__Task description__: Reproduce all records verbatim.

__Extracted information__:
------------------------------------

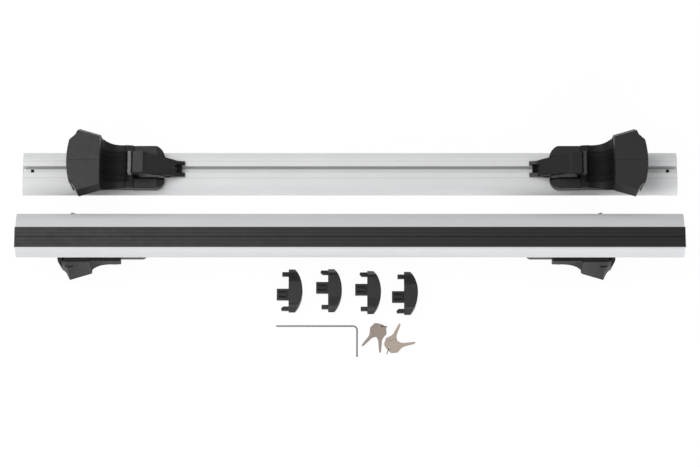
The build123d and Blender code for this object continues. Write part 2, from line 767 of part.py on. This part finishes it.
def key_blank(place, angle, level):
    """One flat key, its ring hole at the given place."""
    half = key_head_width / 2
    outline = [(-3.2, 4), (2, half - 1), (14, half), (22, 5.5), (key_neck, 3.4),
               (key_length - 3.5, 2.0), (key_length, 0.4)]
    with BuildPart() as blank:
        with BuildSketch(Plane.XY.offset(level)):
            Polygon(*outline, *[(x, -y) for x, y in reversed(outline)], align=None)
            Circle(1.6, mode=Mode.SUBTRACT)
            # bitting along one edge of the blade
            for step in range(5):
                with Locations((31 + 3.4 * step, -3.4)):
                    RegularPolygon(1.4, 3, mode=Mode.SUBTRACT)
        extrude(amount=key_thickness)
    return blank.part.rotate(Axis.Z, angle).moved(Location((place[0], place[1], 0)))


def key_link(place, angle):
    """Wire link through the holes of a pair of keys, standing on edge."""
    top = 2 * ring_wire + 2 * key_thickness + 1.0
    with BuildPart() as link:
        with BuildLine(Plane.XZ) as path:
            FilletPolyline((6, ring_wire), (12.5, ring_wire), (12.5, top), (0, top), (0, ring_wire),
                           (5.6, ring_wire), radius=1.4)
        with BuildSketch(Plane(origin=(6, 0, ring_wire), z_dir=(1, 0, 0))):
            Circle(ring_wire / 1.5)
        sweep(path=path.line)
    return link.part.rotate(Axis.Z, angle).moved(Location((place[0], place[1], 0)))


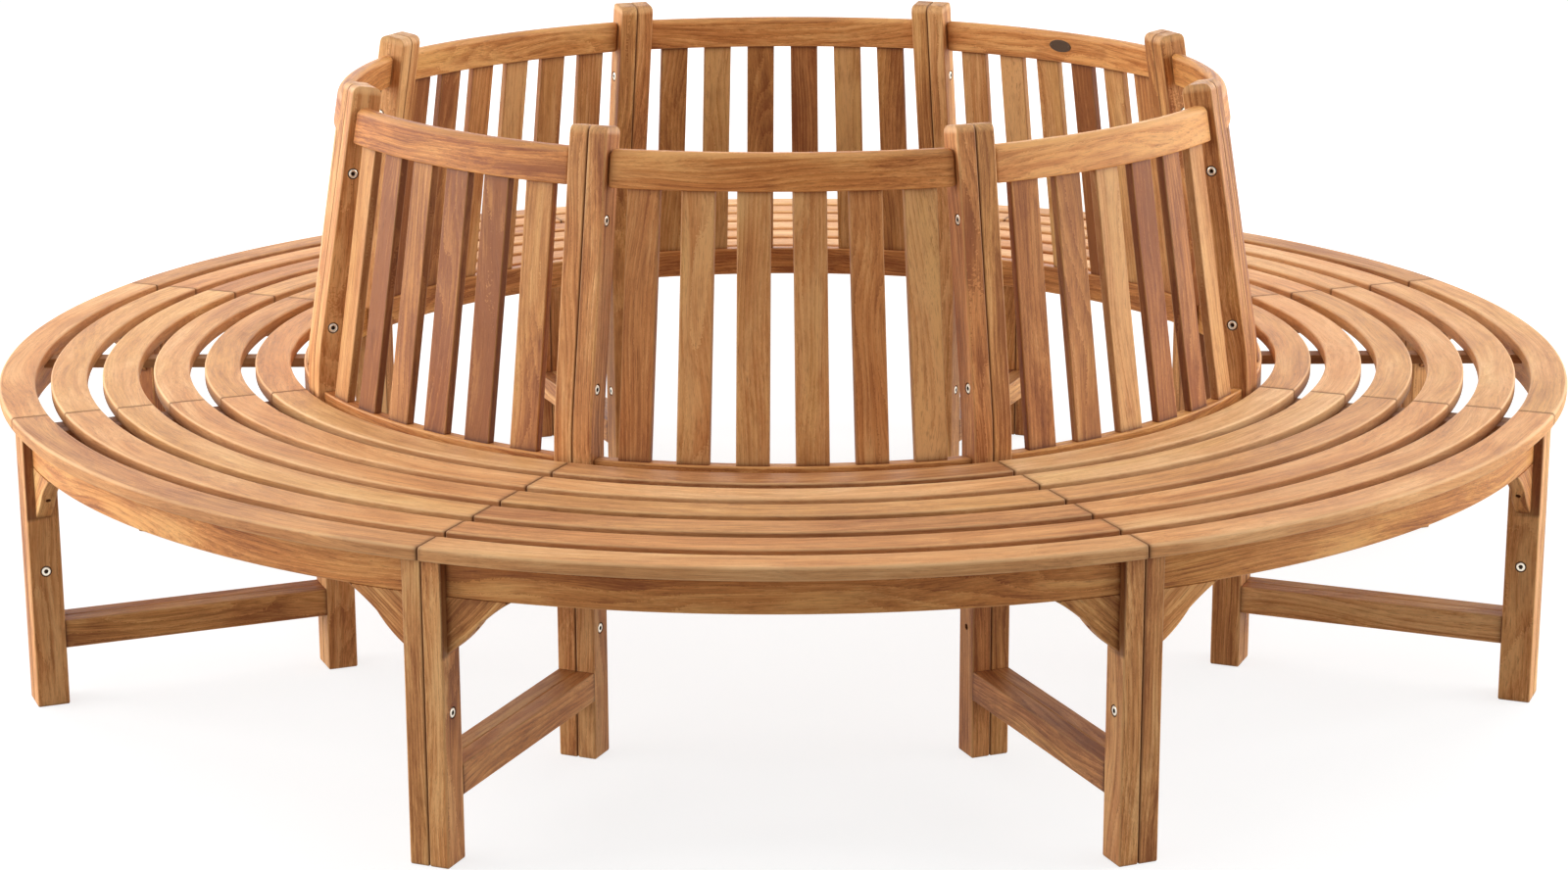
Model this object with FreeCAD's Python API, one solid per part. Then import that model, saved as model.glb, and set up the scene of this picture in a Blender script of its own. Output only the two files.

------------------------------------

__Solution__:
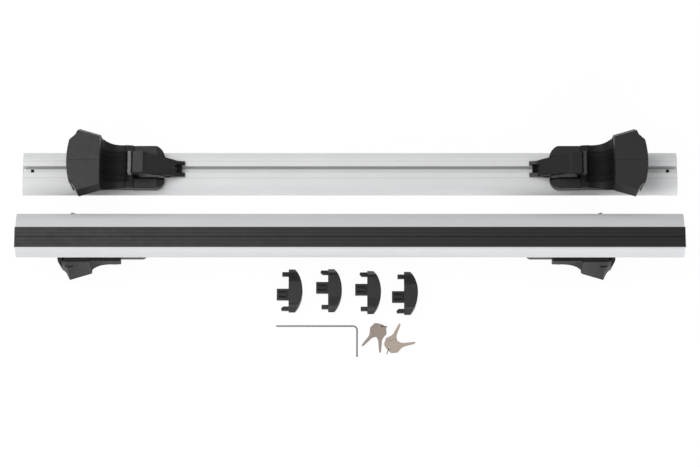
The build123d and Blender code for this object continues. Write part 2, from line 767 of part.py on. This part finishes it.
def key_blank(place, angle, level):
    """One flat key, its ring hole at the given place."""
    half = key_head_width / 2
    outline = [(-3.2, 4), (2, half - 1), (14, half), (22, 5.5), (key_neck, 3.4),
               (key_length - 3.5, 2.0), (key_length, 0.4)]
    with BuildPart() as blank:
        with BuildSketch(Plane.XY.offset(level)):
            Polygon(*outline, *[(x, -y) for x, y in reversed(outline)], align=None)
            Circle(1.6, mode=Mode.SUBTRACT)
            # bitting along one edge of the blade
            for step in range(5):
                with Locations((31 + 3.4 * step, -3.4)):
                    RegularPolygon(1.4, 3, mode=Mode.SUBTRACT)
        extrude(amount=key_thickness)
    return blank.part.rotate(Axis.Z, angle).moved(Location((place[0], place[1], 0)))


def key_link(place, angle):
    """Wire link through the holes of a pair of keys, standing on edge."""
    top = 2 * ring_wire + 2 * key_thickness + 1.0
    with BuildPart() as link:
        with BuildLine(Plane.XZ) as path:
            FilletPolyline((6, ring_wire), (12.5, ring_wire), (12.5, top), (0, top), (0, ring_wire),
                           (5.6, ring_wire), radius=1.4)
        with BuildSketch(Plane(origin=(6, 0, ring_wire), z_dir=(1, 0, 0))):
            Circle(ring_wire / 1.5)
        sweep(path=path.line)
    return link.part.rotate(Axis.Z, angle).moved(Location((place[0], place[1], 0)))


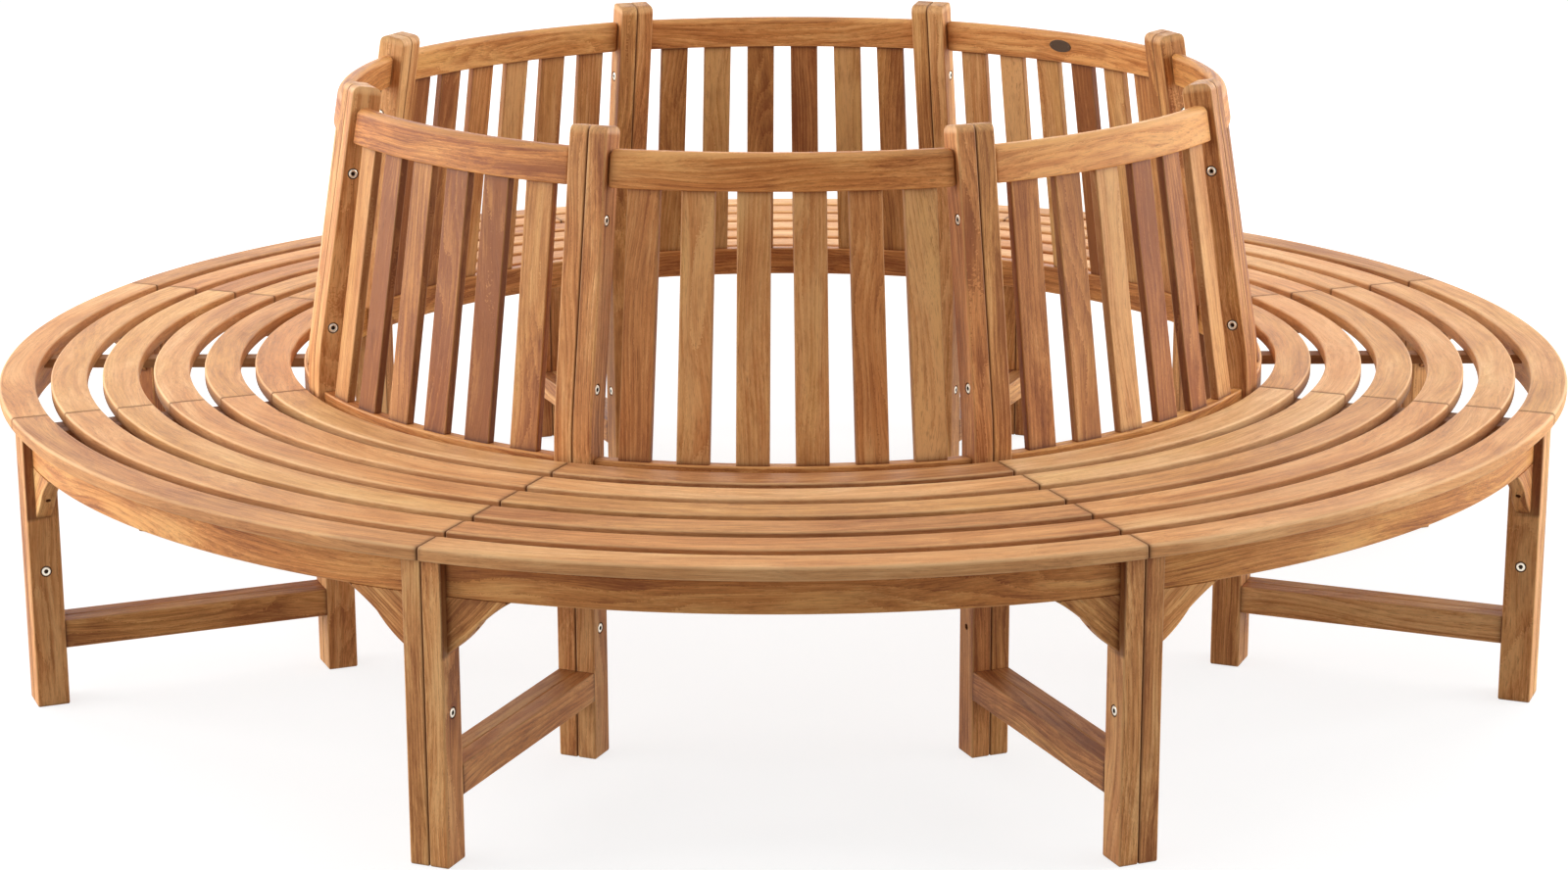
Model this object with FreeCAD's Python API, one solid per part. Then import that model, saved as model.glb, and set up the scene of this picture in a Blender script of its own. Output only the two files.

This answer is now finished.